Kazan, an expert philanderer, knew how to dissimulate and to seduce. He wouldn’t commit to The Rose Tattoo, but he couldn’t seem to let it go. Even as he was assuring Williams of his allegiance, he was asking the novelist and playwright Irwin Shaw to give him a no-holds-barred second opinion about the play. Kazan was ambivalent; Shaw also had “mixed feelings.” “It is not a continuation or an intensification, even,” he wrote, comparing the play to Williams’s other work. “It is new ore from the same vein, and not quite as rich in quality. The heroine is no Blanche du Bois, neither of the men is a Kowalski. They are single-faced, with the exception of Alvaro, who has overtones of the shnook (a la the character Karl Malden played in ‘Streetcar’) while representing some of the brutal and, to Tennessee, beautiful core of sex. I got a feeling while reading it that Tennessee had merely juggled a lot of his old characters, mixing parts of one up with parts of another, and leaving out, as was inevitable, the very best things.” Shaw added, “It might be a good idea to burn this letter. And, of course, I won’t tell anyone I’ve read the play. And I guess you won’t either.”
Williams continued to veer between hope and hopelessness. “Please keep after Gadg, and so will I,” he wrote Crawford in late June. “I have a feeling that Kazan will like what I am doing in this last version of the play, as he originally said he thought Rosario was better as a memory.” At around the same time, he was writing to Oliver Evans, “Kazan is still not entirely sold on the play and as yet I have no assurance that he will consent to do it. . . . Wonder if I should quit writing. But there is only one other thing I like doing very much, and you can’t do that all the time. Or can you?”
By July, Kazan’s continued silence was only part of the pall that hung over Williams’s holiday, which seemed “infinitely wrong.” The previous year’s apartment had already been rented out; Williams and Merlo found themselves in a cramped, airless flat above a motorcycle garage, whose twelve-hour workdays sounded to Williams’s ears “like the battle front in Korea” and made sleep impossible. “Key West seems like heaven in retrospect—the morning energy for work—the cool, sweet rooms—the night rides along the ocean highway,” he wrote in his journal. “And Frank’s friendliness. That’s quite different here. I wonder if I have a single friend left?”

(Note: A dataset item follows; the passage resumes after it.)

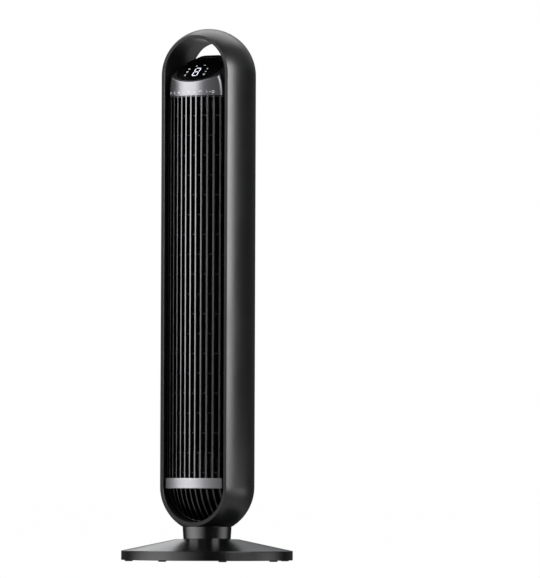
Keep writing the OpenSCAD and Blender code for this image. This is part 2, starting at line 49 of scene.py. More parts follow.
# the eye stands low and far off, to the right of the fan's front
view = {"azimuth": 33.3, "distance": 11.6, "eyeHeight": 0.136, "aimHeight": 0.473, "aimAcross": 0.1077,
        "frameHeight": 1.0043, "roll": 0.207, "sensor": 36}


def sideways(azimuth, reach, height):
    # a place by its direction round the fan, in degrees from the front, its distance and its height
    turn = math.radians(azimuth)
    return Vector((math.sin(turn) * reach, -math.cos(turn) * reach, height))


def facing(place, aim):
    # a place, turned so that what stands there looks at aim
    return Matrix.Translation(place) @ (aim - place).to_track_quat("-Z", "Y").to_matrix().to_4x4()


def makeCamera():
    turn = math.radians(view["azimuth"])
    right = Vector((math.cos(turn), math.sin(turn), 0))
    eye = sideways(view["azimuth"], view["distance"], view["eyeHeight"]) + right * view["aimAcross"]
    aim = right * view["aimAcross"] + Vector((0, 0, view["aimHeight"]))
    data = bpy.data.cameras.new("camera")
    data.sensor_width = view["sensor"]
    data.lens = view["sensor"] * (aim - eye).length / view["frameHeight"]
    data.clip_start, data.clip_end = 0.5, 60
    camera = bpy.data.objects.new("camera", data)
    bpy.context.collection.objects.link(camera)
    camera.matrix_world = facing(eye, aim) @ Matrix.Rotation(math.radians(view["roll"]), 4, "Z")
    bpy.context.scene.camera = camera


makeCamera()
bpy.context.scene.view_settings.view_transform = "Standard"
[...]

Williams was now not so much drifting as driven. “I have felt like a tired horse at the last high hurdle,” Williams wrote to Wood and Crawford in mid-August. He was writing, he added, “by compulsion, not inspiration, and I am afraid
that most of the progress I thought I was making was wishful thinking.” Adding to the atmosphere of exhaustion was the vexed issue of the forty-two-year-old Anna Magnani, whom Williams always had in mind to play the widow. “The play is hung like a tent on the requirement for a magnificent performance in the part of Pepina. It demands the art of a Laurette Taylor or an Anna Magnani: the one is gone and the other may not speak English! . . . If the miracle of a Pepina comes to pass, I would like the male part to be offered to Marlon Brando,” Williams wrote in the introductory note to the kitchen-sink version. Wood agreed. “If we don’t get Magnani—where the hell we go from there I have not the remotest idea,” she had written earlier in her letter of response to The Rose Tattoo.

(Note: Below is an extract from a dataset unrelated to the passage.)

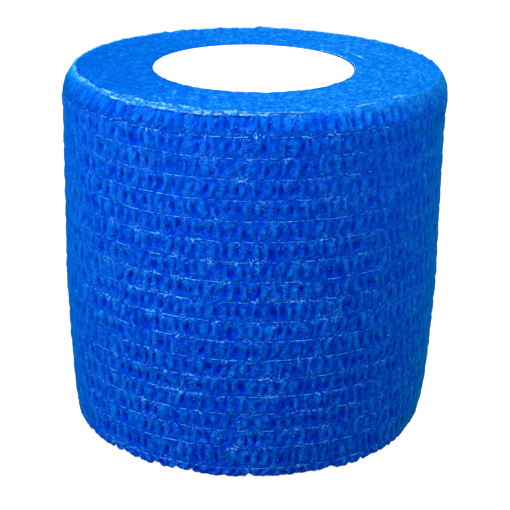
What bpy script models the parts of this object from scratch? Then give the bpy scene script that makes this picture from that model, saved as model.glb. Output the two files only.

Just trying to make contact with Magnani was an obstacle course. “Magnani told a friend of mine she was eager to meet me and read the play but she does not answer her phone,” Williams wrote to Wood. “She has a new villa in the country and is at present incommunicado with a new lover.” Finally, in the dog days of late July, Magnani consented to a tête-à-tête—at Doney, the most crowded of the Roman sidewalk cafés, at the most crowded hour of the day. She was forty-five minutes late, but it was worth the wait. “She has the warmth and vigor of a panther!” Williams gushed to Bigelow. To Crawford, he wrote a week later, “She was looking quite marvelous. She has taken off at least twenty pounds. Her figure is the very meaning of sex. Her eyes and her voice and style are indescribably compelling. She dominated the whole street. I was overwhelmed by her.” Magnani demanded to read the script. When Williams explained that it was unfinished but offered to show her an early draft, she refused. “She would read only the final one,” he explained to Crawford, adding, “At first she pretended not to speak English but after a while she began to speak it, with a clear accent and surprising fluency.”